5. Could you tell us about the activities you have engaged in since Random Access and about your future plans?
Together with Lee Jongpil, I co-founded an AI music technology startup NEUTUNE in March 2020 and received seed funding from Kakao Ventures in November 2020. We will do everything imaginable on the basis of music and sound through AI technologies. In NEUTUNE I am in charge of carrying out creative projects in the company still as an artist. I will also develop the existing Neuroscape project into a more systematic production system.
Recently, I implemented a project called Mixed Scape as part of the Transdiciplinary Research Program of the Korea Institute for Advanced Study. It was amazing to see an interesting spectrum unfolding when matching the spectrum of mixed reality, which is a hybrid of reality and virtuality, to the soundscape I have worked on so far from the viewpoint of inter-reality: The spectrum of real soundscape, foley sound, concrete music and virtual/artificial soundscape. Although it was an early stage, I thought I could weave the history based on the soundscape in an interesting way.
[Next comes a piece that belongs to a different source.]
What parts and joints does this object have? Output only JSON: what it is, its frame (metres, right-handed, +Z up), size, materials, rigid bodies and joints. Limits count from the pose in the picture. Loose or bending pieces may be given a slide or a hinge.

Besides, I personally produced and presented two performances focused on the labor practice of soundscape (Human Labeling, Soundscape Movement). I have continued to analyze the relationship between human-nature-machine, and experimented with choreographer Seo Taeri and actor Lim Hokyung to see how big data and artificial intelligence actually affect our lives. I am planning to expand this to the format of performances, films and exhibitions.
6. Do you have any comments or episodes you would like to share about Random Access?
During the exhibition period of Random Access, a total of 385 people responded to Soundscape Cognition Test. The responses that did not distinguish the real and the artificial still amounted to 53%, which made me ponder how I can incorporate it into my work from a critical perspective, and how we could actually perceive the world aurally in a correct way.